January 25, 1996
Web posted at: 1:00 p.m EST
WASHINGTON (CNN) -- The Clinton administration said Thursday it is confident the United States will not default on its debts. And Treasury Secretary Robert Rubin said renewed bipartisan debate on the budget and debt ceiling, combined with a hint that the quality rating on nearly $400 billion in U.S. government debt obligations might be lowered, is "constructive."
Meanwhile, the House was to take action Thursday on a new temporary spending bill in hopes of avoiding another government shutdown this weekend. But the Democratic leader in the Senate warned that GOP's limited spending proposal would still force thousands of government workers to be furloughed for two to 15 days in the coming month.
"This nation will not default"
-- Treasury Secretary Robert Rubin
"I'm absolutely confident that this nation will not default on its obligations for the first time in its history," Rubin said in an interview on National Public Radio. And White House Press Secretary Mike McCurry said, "We don't believe that the United States government will face the prospect of default," adding that administration representatives and congressional leaders plan to meet on budget issues and the lifting of the federal debt ceiling.
Republican congressional leaders on Wednesday indicated more of a willingness to work with Clinton to end the long-standing impasse over the budget and raise the ceiling on the size of the federal deficit to ensure payment of government obligations. "We're encouraged" that the Republican-led Congress does not "intend to play games here," McCurry said.
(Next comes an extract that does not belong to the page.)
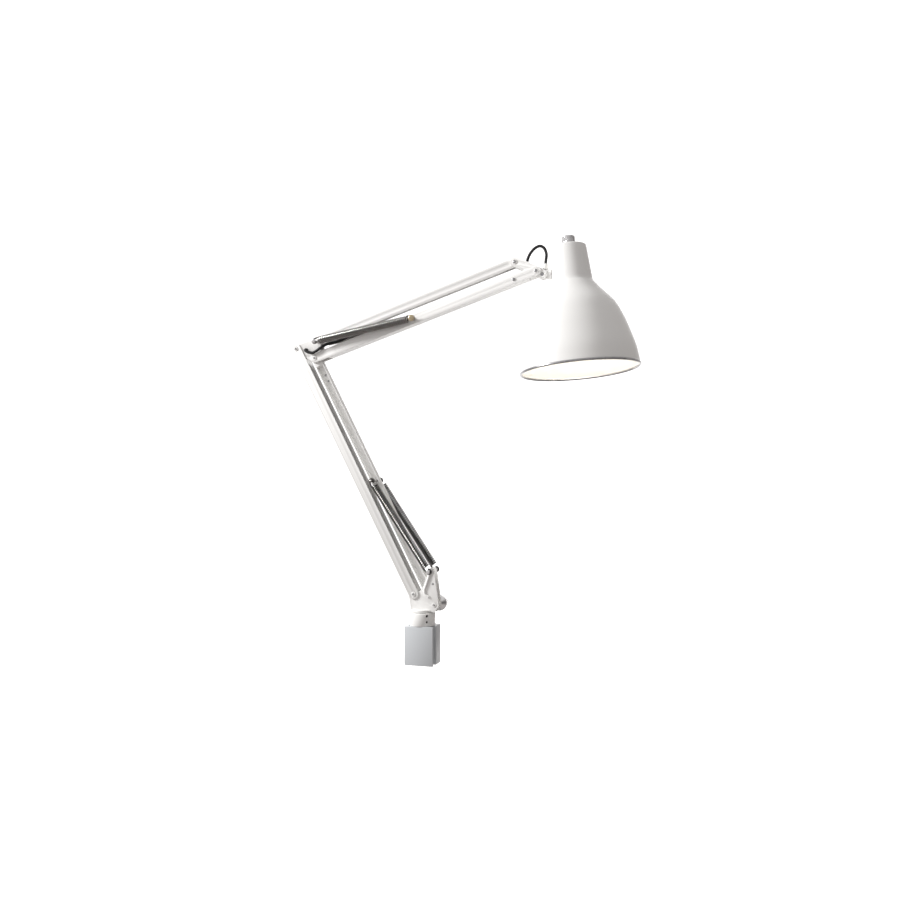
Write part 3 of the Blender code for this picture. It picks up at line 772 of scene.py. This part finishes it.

The new temporary spending bill under consideration in the House would keep the government in operation through March 1, although at generally lower spending levels. The spending bill passed after the shutdown that ended earlier this month expires Friday at midnight. Without an extension, about one-third of government programs faced a third shutdown.
But Senate Democratic Leader Tom Daschle said Thursday that even with an extension, the spending reductions proposed by the Republicans would mean thousands of workers would still be sent home. Daschle's office released figures from the Office of Management and Budget saying the Environmental Protection Agency would have to lay off 11,000 employees for about a week, the Veterans Administration's benefits processing center would lay off 13,000 for two days, and the National Labor Relations Board would shut its entire operation for 10 days.
Republicans previously had insisted on linking government funding to White House movement toward a balanced budget, including major government cutbacks. Now, however, they are ready to approve a spending extension in return for administration agreement to close about a dozen minor programs.
House insistence on inserting anti-abortion language could prove to be a stumbling block, however. Because of objections from the more moderate Senate, House Republican lawmakers dropped a provision from the bill that would have banned U.S. aid to overseas family planning programs. Instead, House leaders planned to include a ban on research using human embryos. It was not clear whether the White House would accept the research ban.
In the separate issue of raising the debt ceiling, Republican House leaders say they are willing approve an increase to avoid a government default in return for a "down payment" on balancing the budget. They hope to gain approval for a limited package of spending cuts that will amount to $100 million over several years.
House Speaker Newt Gingrich said he wants Clinton to agree to $29 billion in tax cuts, enough to provide many families with a $125 per child credit this year and a $500 credit next year. Republicans originally sought a $500 per child credit for each of the next seven years. In addition, Gingrich wants a cut in the capital gains tax, a move he said is needed to keep the economy from "sliding into recession."
Rubin said the administration is "prepared to work with them in any way that's constructive."
Responding to an announcement by Moody's Investment Service that it is considering a possible downgrade on approximately $387 billion in U.S. government debt, Rubin said: "I think in a sense it was a constructive move because it helped continue this process of focusing people on getting this problem solved."
Rubin has said the government will have exhausted all legal, prudent means to avoid exceeding the debt limit by either February 29 or March 1. But the Washington Post reported the U.S. Treasury may be able to dodge the default bullet even if Congress refuses to increase the debt ceiling. Citing an unnamed senior Treasury official, the Post said the crunch would be avoided if the Treasury could come up with enough cash to make a $5.8 billion interest payment due to noteholders on February 29. The official said "no more interest payments of any size are due during March." The Post said that coming up with the $5.8 billion in time is "likely but not certain."